The plan was to have a barbecue “party” in her newly done garden.

Sounds good, right?

Well, yes, except this was in England. We travelled down for the weekend. It was going to be great. A summer barbecue, no driving so plenty of drinking and relaxing in the warmth of summer.

But, as I said, this was England. Summer can be lovely but you never know exactly when that “summer” will show its face. And when it does, it’s not always for long. A couple of weeks is pretty good. More than that is strange/climate change/immigrants/European directives or something.

Anyway, we travelled down on the Friday night. And it was cold. and by cold, I mean something like 12°C.

Obviously, the barbecue was modified and the food was cooked in the house.

The reason I mention this is because of last night. But let’s go back to a couple of nights ago, when F and I were heading off to our usual bar. I remarked to F that it was “more like September.” You know, the days can be as hot as hell but the evenings can be a bit chilly and the mornings more so.

He agreed. “It’s not normal,” was his reply.

Today, after the chilly start this morning, just after lunch, I went out for a cigarette and, standing in the sun, it was almost too hot. I say almost – but not really for me. Probably less than 30°. But, last night. Last night was a different thing. In the middle of the night, F awoke saying he was cold. Indeed, I was cold too and struggling to sleep. He put on layers of clothes and I got up and, out of the wardrobe, got the thin duvet/bed cover. Yes, it was THAT cold.
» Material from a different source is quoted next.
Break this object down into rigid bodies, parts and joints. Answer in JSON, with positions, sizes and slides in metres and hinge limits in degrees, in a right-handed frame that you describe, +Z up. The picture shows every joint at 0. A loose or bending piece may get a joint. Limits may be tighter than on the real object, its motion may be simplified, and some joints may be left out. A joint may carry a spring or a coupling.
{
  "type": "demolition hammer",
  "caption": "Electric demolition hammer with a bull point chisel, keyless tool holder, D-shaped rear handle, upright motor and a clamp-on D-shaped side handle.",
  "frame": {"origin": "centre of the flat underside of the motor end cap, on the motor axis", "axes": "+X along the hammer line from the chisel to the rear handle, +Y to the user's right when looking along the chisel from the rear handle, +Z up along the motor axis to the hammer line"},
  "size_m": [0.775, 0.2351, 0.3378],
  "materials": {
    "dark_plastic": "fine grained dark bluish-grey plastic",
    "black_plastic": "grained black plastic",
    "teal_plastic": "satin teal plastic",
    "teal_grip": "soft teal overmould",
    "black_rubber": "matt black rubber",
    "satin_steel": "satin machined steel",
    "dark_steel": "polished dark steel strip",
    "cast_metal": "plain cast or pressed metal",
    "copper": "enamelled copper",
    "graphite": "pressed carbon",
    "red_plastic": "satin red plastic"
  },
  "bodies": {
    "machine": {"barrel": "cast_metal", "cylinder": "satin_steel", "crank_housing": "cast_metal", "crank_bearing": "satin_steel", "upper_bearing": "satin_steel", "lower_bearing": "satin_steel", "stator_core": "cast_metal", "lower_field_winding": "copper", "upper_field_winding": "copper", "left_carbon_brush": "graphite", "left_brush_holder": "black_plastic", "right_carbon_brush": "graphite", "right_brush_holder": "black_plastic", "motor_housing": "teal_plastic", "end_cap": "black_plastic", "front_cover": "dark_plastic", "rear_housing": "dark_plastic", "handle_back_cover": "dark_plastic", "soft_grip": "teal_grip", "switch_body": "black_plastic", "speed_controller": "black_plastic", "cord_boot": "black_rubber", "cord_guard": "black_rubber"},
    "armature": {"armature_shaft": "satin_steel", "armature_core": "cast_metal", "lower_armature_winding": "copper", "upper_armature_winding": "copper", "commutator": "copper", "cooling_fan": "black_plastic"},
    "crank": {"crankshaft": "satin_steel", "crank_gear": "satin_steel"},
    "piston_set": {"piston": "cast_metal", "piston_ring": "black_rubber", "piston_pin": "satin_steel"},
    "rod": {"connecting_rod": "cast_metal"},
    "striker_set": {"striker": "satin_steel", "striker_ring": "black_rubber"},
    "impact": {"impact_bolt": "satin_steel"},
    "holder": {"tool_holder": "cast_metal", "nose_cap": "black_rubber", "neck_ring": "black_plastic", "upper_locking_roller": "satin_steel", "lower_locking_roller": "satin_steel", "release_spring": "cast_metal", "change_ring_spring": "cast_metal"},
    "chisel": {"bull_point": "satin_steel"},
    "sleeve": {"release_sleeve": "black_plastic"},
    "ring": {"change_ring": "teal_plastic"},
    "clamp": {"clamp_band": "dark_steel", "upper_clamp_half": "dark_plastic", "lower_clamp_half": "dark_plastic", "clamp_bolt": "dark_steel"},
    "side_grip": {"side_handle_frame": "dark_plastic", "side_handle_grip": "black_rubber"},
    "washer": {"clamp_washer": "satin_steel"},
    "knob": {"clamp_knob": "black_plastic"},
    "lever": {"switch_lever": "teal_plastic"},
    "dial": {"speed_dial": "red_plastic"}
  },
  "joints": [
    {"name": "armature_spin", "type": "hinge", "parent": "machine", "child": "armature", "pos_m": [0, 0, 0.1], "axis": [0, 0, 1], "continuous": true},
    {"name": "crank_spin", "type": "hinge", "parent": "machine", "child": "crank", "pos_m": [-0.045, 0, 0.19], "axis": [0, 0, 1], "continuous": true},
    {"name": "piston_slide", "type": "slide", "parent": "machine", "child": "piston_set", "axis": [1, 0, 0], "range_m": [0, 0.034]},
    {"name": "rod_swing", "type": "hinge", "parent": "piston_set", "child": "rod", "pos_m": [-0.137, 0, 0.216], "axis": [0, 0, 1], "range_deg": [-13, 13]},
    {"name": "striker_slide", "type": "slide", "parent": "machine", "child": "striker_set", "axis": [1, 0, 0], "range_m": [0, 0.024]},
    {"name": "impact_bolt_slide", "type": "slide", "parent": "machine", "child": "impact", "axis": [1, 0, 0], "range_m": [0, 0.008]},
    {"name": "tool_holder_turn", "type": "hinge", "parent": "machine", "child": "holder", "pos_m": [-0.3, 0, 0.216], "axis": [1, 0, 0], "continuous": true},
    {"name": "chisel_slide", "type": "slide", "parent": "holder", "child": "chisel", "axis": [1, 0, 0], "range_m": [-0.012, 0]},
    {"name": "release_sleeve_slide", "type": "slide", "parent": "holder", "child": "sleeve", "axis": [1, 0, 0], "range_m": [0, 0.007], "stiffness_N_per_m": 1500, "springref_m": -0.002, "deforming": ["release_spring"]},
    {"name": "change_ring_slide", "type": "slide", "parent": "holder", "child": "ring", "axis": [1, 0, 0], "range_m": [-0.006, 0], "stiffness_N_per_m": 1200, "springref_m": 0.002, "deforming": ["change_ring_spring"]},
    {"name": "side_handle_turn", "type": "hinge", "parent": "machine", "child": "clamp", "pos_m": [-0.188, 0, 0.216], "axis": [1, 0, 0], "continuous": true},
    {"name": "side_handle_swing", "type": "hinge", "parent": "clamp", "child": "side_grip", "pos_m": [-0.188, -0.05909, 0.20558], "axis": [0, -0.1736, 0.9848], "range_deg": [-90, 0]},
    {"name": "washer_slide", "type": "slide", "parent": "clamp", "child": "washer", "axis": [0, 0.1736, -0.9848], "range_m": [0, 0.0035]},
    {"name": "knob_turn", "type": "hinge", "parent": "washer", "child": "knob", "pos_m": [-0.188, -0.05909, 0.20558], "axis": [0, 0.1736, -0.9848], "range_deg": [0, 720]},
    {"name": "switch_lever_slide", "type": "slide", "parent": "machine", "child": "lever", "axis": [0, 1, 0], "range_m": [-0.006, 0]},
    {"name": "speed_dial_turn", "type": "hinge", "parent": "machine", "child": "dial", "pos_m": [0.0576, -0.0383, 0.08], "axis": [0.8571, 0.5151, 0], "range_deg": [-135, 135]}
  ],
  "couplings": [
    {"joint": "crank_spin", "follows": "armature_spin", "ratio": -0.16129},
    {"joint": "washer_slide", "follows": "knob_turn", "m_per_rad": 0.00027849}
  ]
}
According to “my” weather forecast, it may have got down to about 16°. In any event, I’ve really had enough of it. One day hot and beautiful sunshine, the next cold and cloudy or long showers. Just the other day, a river in Milan burst its banks and flooded some Northern part of the city!

As I say to all the people who will listen, I didn’t come here to be subjected to an English summer – for that is how it feels.

On the other hand, it’s ideal weather for packing and sorting and moving.

But, on 1st August, we go to Carrara for our holiday. It’d better be perking itself up real soon and at least by the end of July!